В тот же день Юрий Павлович «тайно» поехал на Басандайку. Он вышел из автобуса и медленным шагом обошел вокруг симпатичного здания. Внутрь не заходил, в школе было тихо, она, вероятно, была заперта. Он обратил внимание на то, что клумбы затоптаны («Здесь лучше всего посадить портулак, — подумал он, — а там георгины и розы»), краска уже осыпалась (а в школе, как потом оказалось, не было краски), стекла выбиты (и ни одного запасного стекла), котельная не работала (и не было мастеров, чтобы ее ремонтировать), во дворе навалом лежала разбитая мебель (и ни одной парты в запасе).

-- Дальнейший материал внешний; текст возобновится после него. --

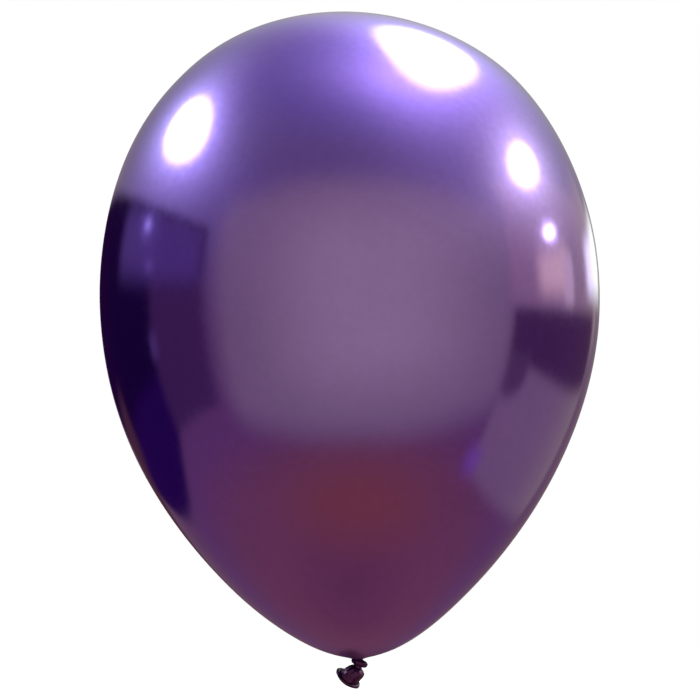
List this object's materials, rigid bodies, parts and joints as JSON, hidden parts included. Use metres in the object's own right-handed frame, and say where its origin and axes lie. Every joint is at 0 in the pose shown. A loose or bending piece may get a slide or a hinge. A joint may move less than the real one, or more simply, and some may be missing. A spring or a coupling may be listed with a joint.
{
  "type": "latex balloon",
  "caption": "Inflated egg-shaped latex party balloon, tied at the neck, with an overhand knot and a bell-shaped tail ending in a rolled lip.",
  "frame": {"origin": "the point on the balloon's axis where the inflated skin is gathered into the knot", "axes": "+Z from the knot up through the crown, along the balloon's longest side; the tail leans towards -X and +Y"},
  "size_m": [0.3, 0.3, 0.4063],
  "materials": {
    "metallic_latex": "mirror-like metallic violet, stretched thin and slightly cloudy",
    "dense_latex": "unstretched metallic latex, dark plum with a satin gloss"
  },
  "bodies": {
    "inflated_body": {"balloon_skin": "metallic_latex"},
    "neck": {"neck_throat": "metallic_latex"},
    "knot": {"knot_strand": "dense_latex", "knot_loop": "dense_latex"},
    "tail_root": {"tail_stem": "dense_latex"},
    "tail": {"tail_skirt": "dense_latex", "rolled_rim": "dense_latex"}
  },
  "joints": [
    {"name": "neck_sway_side", "type": "hinge", "parent": "inflated_body", "child": "neck", "pos_m": [0, 0, 0.0004], "axis": [0, 1, 0], "range_deg": [-10, 10], "stiffness_Nm_per_rad": 0.004},
    {"name": "neck_sway_front", "type": "hinge", "parent": "neck", "child": "knot", "pos_m": [0, 0, 0.0004], "axis": [1, 0, 0], "range_deg": [-10, 10], "stiffness_Nm_per_rad": 0.004},
    {"name": "tail_sway_side", "type": "hinge", "parent": "knot", "child": "tail_root", "pos_m": [-0.0008, 0, -0.0058], "axis": [0, 1, 0], "range_deg": [-60, 20], "stiffness_Nm_per_rad": 0.002},
    {"name": "tail_sway_front", "type": "hinge", "parent": "tail_root", "child": "tail", "pos_m": [-0.0008, 0, -0.0058], "axis": [1, 0, 0], "range_deg": [-45, 12], "stiffness_Nm_per_rad": 0.002}
  ]
}
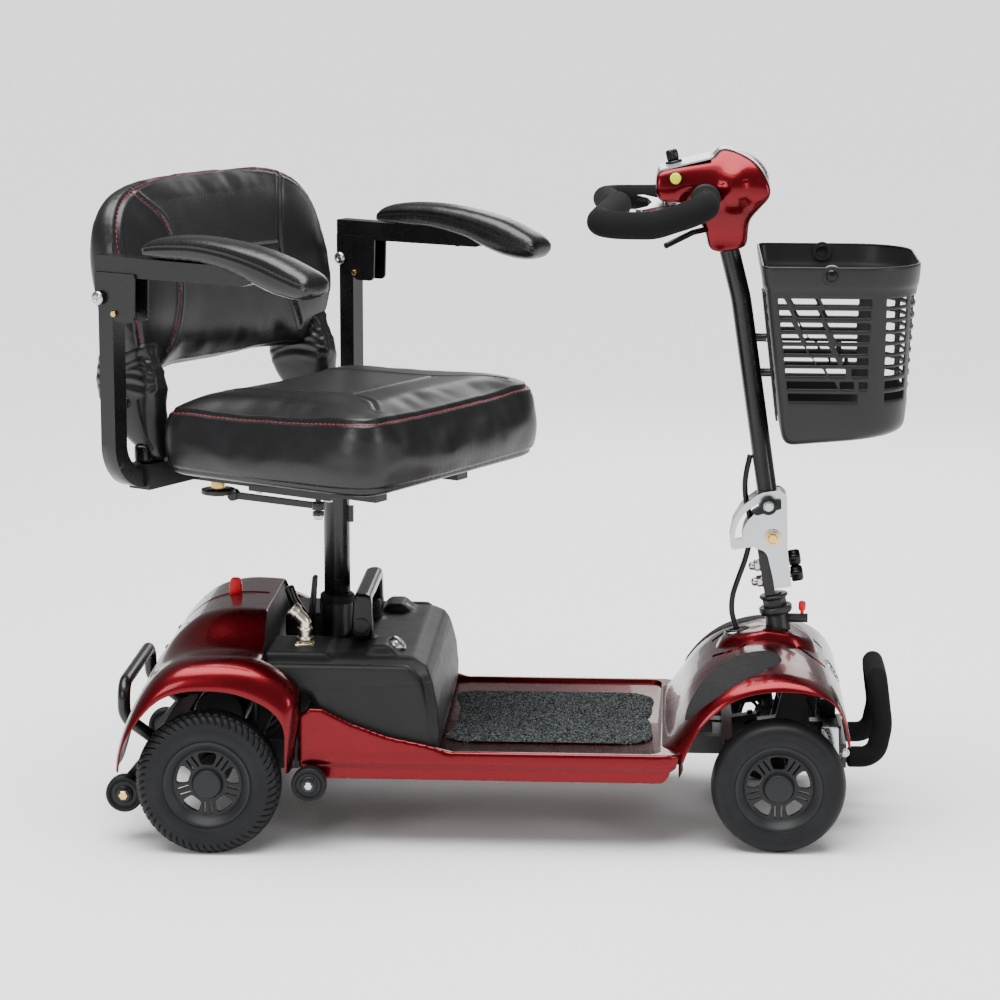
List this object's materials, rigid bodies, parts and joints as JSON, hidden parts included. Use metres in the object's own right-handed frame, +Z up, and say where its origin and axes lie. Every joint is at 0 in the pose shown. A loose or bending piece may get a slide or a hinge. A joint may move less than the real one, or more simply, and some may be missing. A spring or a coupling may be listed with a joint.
{
  "type": "mobility scooter",
  "caption": "Four-wheel travel mobility scooter with swivel seat, folding tiller, front basket, lift-out battery and anti-tip wheels.",
  "frame": {"origin": "on the ground, on the centre plane, half way between the front and rear axles", "axes": "+X forward, +Y to the rider's left, +Z up"},
  "size_m": [1.1467, 0.6972, 0.951],
  "materials": {
    "candy_red": "metallic candy red lacquer",
    "black_steel": "semi-gloss black powder coat",
    "black_plastic": "textured black moulding",
    "gloss_black": "smooth black moulding",
    "basket_plastic": "charcoal polypropylene",
    "zinc": "bright zinc plate",
    "cast_alloy": "raw cast drive casing",
    "leather": "black grained upholstery",
    "pad_skin": "smooth black polyurethane skin",
    "tyre": "black rubber",
    "foam": "closed-cell foam sleeve",
    "carpet": "ribbed carpet",
    "rim_plastic": "satin black wheel",
    "panel": "pale silver fascia",
    "yellow": "yellow button",
    "red_plastic": "red handle",
    "lens": "clear lens",
    "anti_slip": "speckled anti-slip pad"
  },
  "bodies": {
    "chassis": {"rear_frame": "black_steel", "transaxle": "cast_alloy", "rear_bumper": "black_steel", "rear_shroud": "candy_red", "seat_post_socket": "black_steel", "deck_pan": "candy_red", "deck_mat": "carpet", "front_frame": "black_steel", "headlight": "lens", "front_shroud": "candy_red", "grip_pads": "anti_slip", "front_bumper": "zinc", "bumper_foam": "foam"},
    "post": {"seat_post": "black_steel"},
    "seat": {"seat_frame": "black_steel", "seat_cushion": "leather"},
    "swivel_latch": {"swivel_lever": "black_steel"},
    "backrest": {"back_frame": "black_steel", "back_cushion": "leather"},
    "freewheel": {"freewheel_lever": "red_plastic"},
    "battery": {"battery_box": "black_plastic"},
    "battery_grip": {"battery_handle": "gloss_black"},
    "steer_lock": {"steer_lock_pin": "red_plastic"},
    "steer": {"steering_stem": "black_steel", "hinge_plates": "zinc"},
    "track_rod": {"tie_rod": "black_steel"},
    "tiller": {"tiller_tube": "black_steel", "tiller_shell": "candy_red", "control_panel": "panel", "handlebar_tube": "black_steel", "handlebar_foam": "foam", "tiller_cable": "black_plastic"},
    "fold_lock": {"fold_lock_knob": "gloss_black"},
    "dial": {"speed_dial": "gloss_black"},
    "horn": {"horn_button": "yellow"},
    "throttle": {"throttle_lever": "gloss_black"},
    "brake": {"brake_lever": "black_steel"},
    "basket": {"basket": "basket_plastic"},
    "arm_slide_left": {"arm_post_left": "black_steel"},
    "arm_left": {"arm_bar_left": "black_steel", "arm_pad_left": "pad_skin"},
    "arm_clamp_left": {"arm_knob_left": "gloss_black"},
    "rear_wheel_left": {"rear_tyre_left": "tyre", "rear_rim_left": "rim_plastic"},
    "knuckle_left": {"knuckle_left": "black_steel"},
    "front_wheel_left": {"front_tyre_left": "tyre", "front_rim_left": "rim_plastic"},
    "antitip_left": {"antitip_wheel_left": "tyre"},
    "transit_left": {"transit_wheel_left": "tyre"},
    "arm_slide_right": {"arm_post_right": "black_steel"},
    "arm_right": {"arm_bar_right": "black_steel", "arm_pad_right": "pad_skin"},
    "arm_clamp_right": {"arm_knob_right": "gloss_black"},
    "rear_wheel_right": {"rear_tyre_right": "tyre", "rear_rim_right": "rim_plastic"},
    "knuckle_right": {"knuckle_right": "black_steel"},
    "front_wheel_right": {"front_tyre_right": "tyre", "front_rim_right": "rim_plastic"},
    "antitip_right": {"antitip_wheel_right": "tyre"},
    "transit_right": {"transit_wheel_right": "tyre"}
  },
  "joints": [
    {"name": "seat_height", "type": "slide", "parent": "chassis", "child": "post", "axis": [0, 0, 1], "range_m": [0, 0.05]},
    {"name": "seat_swivel", "type": "hinge", "parent": "post", "child": "seat", "pos_m": [-0.235, 0, 0.472], "axis": [0, 0, 1], "continuous": true},
    {"name": "swivel_release", "type": "hinge", "parent": "seat", "child": "swivel_latch", "pos_m": [-0.25461, -0.05796, 0.451], "axis": [0, 0, 1], "range_deg": [0, 15], "stiffness_Nm_per_rad": 0.6},
    {"name": "back_fold", "type": "hinge", "parent": "seat", "child": "backrest", "pos_m": [-0.38915, 0.089, 0.609], "axis": [0.5, 0.866, 0], "range_deg": [0, 60]},
    {"name": "arm_width_left", "type": "slide", "parent": "seat", "child": "arm_slide_left", "axis": [0.5, 0.866, 0], "range_m": [0, 0.04]},
    {"name": "arm_lift_left", "type": "hinge", "parent": "arm_slide_left", "child": "arm_left", "pos_m": [-0.2504, 0.32932, 0.755], "axis": [-0.5, -0.866, 0], "range_deg": [0, 95]},
    {"name": "arm_clamp_turn_left", "type": "hinge", "parent": "seat", "child": "arm_clamp_left", "pos_m": [-0.27696, 0.27133, 0.53], "axis": [0, 0, 1], "continuous": true},
    {"name": "rear_wheel_spin_left", "type": "hinge", "parent": "chassis", "child": "rear_wheel_left", "pos_m": [-0.389, 0.228, 0.1], "axis": [0, 1, 0], "continuous": true},
    {"name": "wheel_steer_left", "type": "hinge", "parent": "chassis", "child": "knuckle_left", "pos_m": [0.389, 0.135, 0.0925], "axis": [-0.1736, 0, 0.9848], "range_deg": [-28, 28]},
    {"name": "front_wheel_spin_left", "type": "hinge", "parent": "knuckle_left", "child": "front_wheel_left", "pos_m": [0.389, 0.177, 0.0925], "axis": [0, 1, 0], "continuous": true},
    {"name": "antitip_spin_left", "type": "hinge", "parent": "chassis", "child": "antitip_left", "pos_m": [-0.5135, 0.1815, 0.067], "axis": [0, 1, 0], "continuous": true},
    {"name": "transit_spin_left", "type": "hinge", "parent": "chassis", "child": "transit_left", "pos_m": [-0.2505, 0.235, 0.1], "axis": [0, 1, 0], "continuous": true},
    {"name": "arm_width_right", "type": "slide", "parent": "seat", "child": "arm_slide_right", "axis": [-0.5, -0.866, 0], "range_m": [0, 0.04]},
    {"name": "arm_lift_right", "type": "hinge", "parent": "arm_slide_right", "child": "arm_right", "pos_m": [-0.5279, -0.15132, 0.755], "axis": [-0.5, -0.866, 0], "range_deg": [0, 95]},
    {"name": "arm_clamp_turn_right", "type": "hinge", "parent": "seat", "child": "arm_clamp_right", "pos_m": [-0.49096, -0.09933, 0.53], "axis": [0, 0, 1], "continuous": true},
    {"name": "rear_wheel_spin_right", "type": "hinge", "parent": "chassis", "child": "rear_wheel_right", "pos_m": [-0.389, -0.228, 0.1], "axis": [0, 1, 0], "continuous": true},
    {"name": "wheel_steer_right", "type": "hinge", "parent": "chassis", "child": "knuckle_right", "pos_m": [0.389, -0.135, 0.0925], "axis": [-0.1736, 0, 0.9848], "range_deg": [-28, 28]},
    {"name": "front_wheel_spin_right", "type": "hinge", "parent": "knuckle_right", "child": "front_wheel_right", "pos_m": [0.389, -0.177, 0.0925], "axis": [0, 1, 0], "continuous": true},
    {"name": "antitip_spin_right", "type": "hinge", "parent": "chassis", "child": "antitip_right", "pos_m": [-0.5135, -0.1815, 0.067], "axis": [0, 1, 0], "continuous": true},
    {"name": "transit_spin_right", "type": "hinge", "parent": "chassis", "child": "transit_right", "pos_m": [-0.2505, -0.235, 0.1], "axis": [0, 1, 0], "continuous": true},
    {"name": "freewheel_shift", "type": "hinge", "parent": "chassis", "child": "freewheel", "pos_m": [-0.375, 0, 0.148], "axis": [0, 1, 0], "range_deg": [-18, 10]},
    {"name": "battery_lift", "type": "slide", "parent": "chassis", "child": "battery", "axis": [0, 0, 1], "range_m": [0, 0.08]},
    {"name": "battery_handle_fold", "type": "hinge", "parent": "battery", "child": "battery_grip", "pos_m": [-0.192, 0, 0.284], "axis": [0, 1, 0], "range_deg": [0, 88]},
    {"name": "steer_lock_pull", "type": "slide", "parent": "chassis", "child": "steer_lock", "axis": [0, 0, 1], "range_m": [0, 0.008], "stiffness_N_per_m": 300},
    {"name": "tiller_steer", "type": "hinge", "parent": "chassis", "child": "steer", "pos_m": [0.3885, 0, 0.29], "axis": [-0.1736, 0, 0.9848], "range_deg": [-28, 28], "deforming": ["tiller_cable"]},
    {"name": "track_rod_turn", "type": "hinge", "parent": "steer", "child": "track_rod", "pos_m": [0.35348, 0, 0.1431], "axis": [-0.1736, 0, 0.9848], "range_deg": [-28, 28]},
    {"name": "tiller_fold", "type": "hinge", "parent": "steer", "child": "tiller", "pos_m": [0.38, 0, 0.406], "axis": [0, -1, 0], "range_deg": [0, 8], "deforming": ["tiller_cable"]},
    {"name": "fold_lock_turn", "type": "hinge", "parent": "tiller", "child": "fold_lock", "pos_m": [0.373, 0, 0.453], "axis": [0, 1, 0], "range_deg": [0, 60]},
    {"name": "speed_turn", "type": "hinge", "parent": "tiller", "child": "dial", "pos_m": [0.236, 0, 0.9247], "axis": [-0.225, 0, 0.9744], "range_deg": [-135, 135]},
    {"name": "horn_press", "type": "slide", "parent": "tiller", "child": "horn", "axis": [0, 1, 0], "range_m": [0, 0.002], "stiffness_N_per_m": 400},
    {"name": "throttle_turn", "type": "hinge", "parent": "tiller", "child": "throttle", "pos_m": [0.224, 0, 0.872], "axis": [0, 0, 1], "range_deg": [-12, 12], "stiffness_Nm_per_rad": 0.5},
    {"name": "brake_pull", "type": "hinge", "parent": "tiller", "child": "brake", "pos_m": [0.29, -0.016, 0.84], "axis": [0, 0, 1], "range_deg": [-10, 0], "stiffness_Nm_per_rad": 0.5},
    {"name": "basket_lift", "type": "slide", "parent": "tiller", "child": "basket", "axis": [0, 0, 1], "range_m": [0, 0.05]}
  ],
  "couplings": [
    {"joint": "wheel_steer_left", "follows": "tiller_steer", "ratio": 1},
    {"joint": "wheel_steer_right", "follows": "tiller_steer", "ratio": 1},
    {"joint": "track_rod_turn", "follows": "tiller_steer", "ratio": -1}
  ]
}
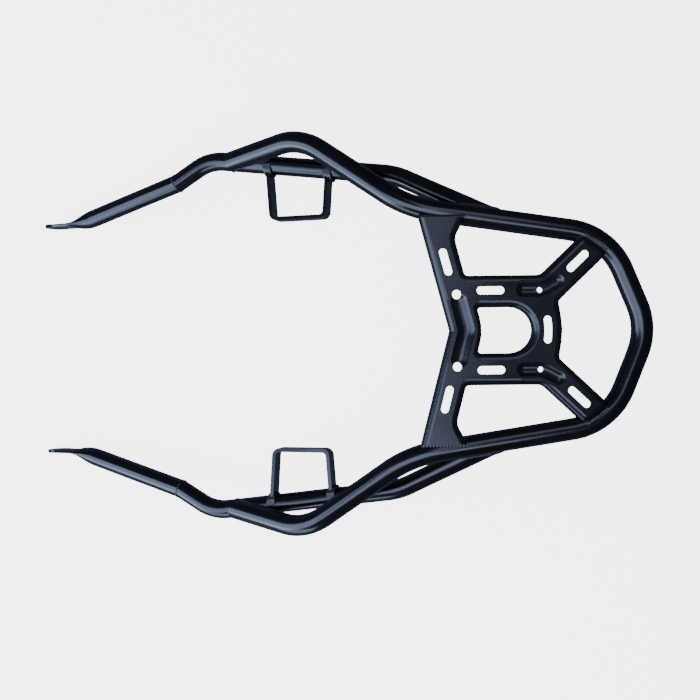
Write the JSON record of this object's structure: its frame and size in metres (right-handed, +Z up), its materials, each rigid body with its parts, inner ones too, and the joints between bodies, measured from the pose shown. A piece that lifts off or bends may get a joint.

И пришлось Юрию Павловичу в эти оставшиеся две недели до начала учебного года быть не Макаренко, а прорабом. Забегая вперед, скажу, что, хоть и трудно ему было, к 1 сентября школа сверкала чистыми плафонами, каблуки скользили по свежевымытым полам, а новенькие парты блестели неиспорченным лаком.
В самый напряженный день, когда ремонт достиг своего апогея, когда рабочих рук катастрофически не хватало, когда Юрий Павлович, грязный, обсыпанный мелом, в каких-то нелепых резиновых сапогах, буквально разрывался на части, а многие ученики и некоторые преподаватели уже готовы были отправиться по домам — хоть падай перед ними на колени, — в этот самый момент рядом со школой остановился рейсовый автобус. Это получилось так неожиданно, что Юрий Павлович растерялся: из автобуса вышли ученики его прежней школы! Крики, галдеж, хохот. Потом кто-то объявил общий сбор, и через минуту они стояли двумя шеренгами друг против друга: его бывшие и его будущие ученики. А в стороне, как иностранные корреспонденты, столпились жители деревни, прибежавшие посмотреть на невиданное зрелище. Если бы не так много посторонних, Юрий Павлович вряд ли сохранил бы на своем лице мужественное выражение.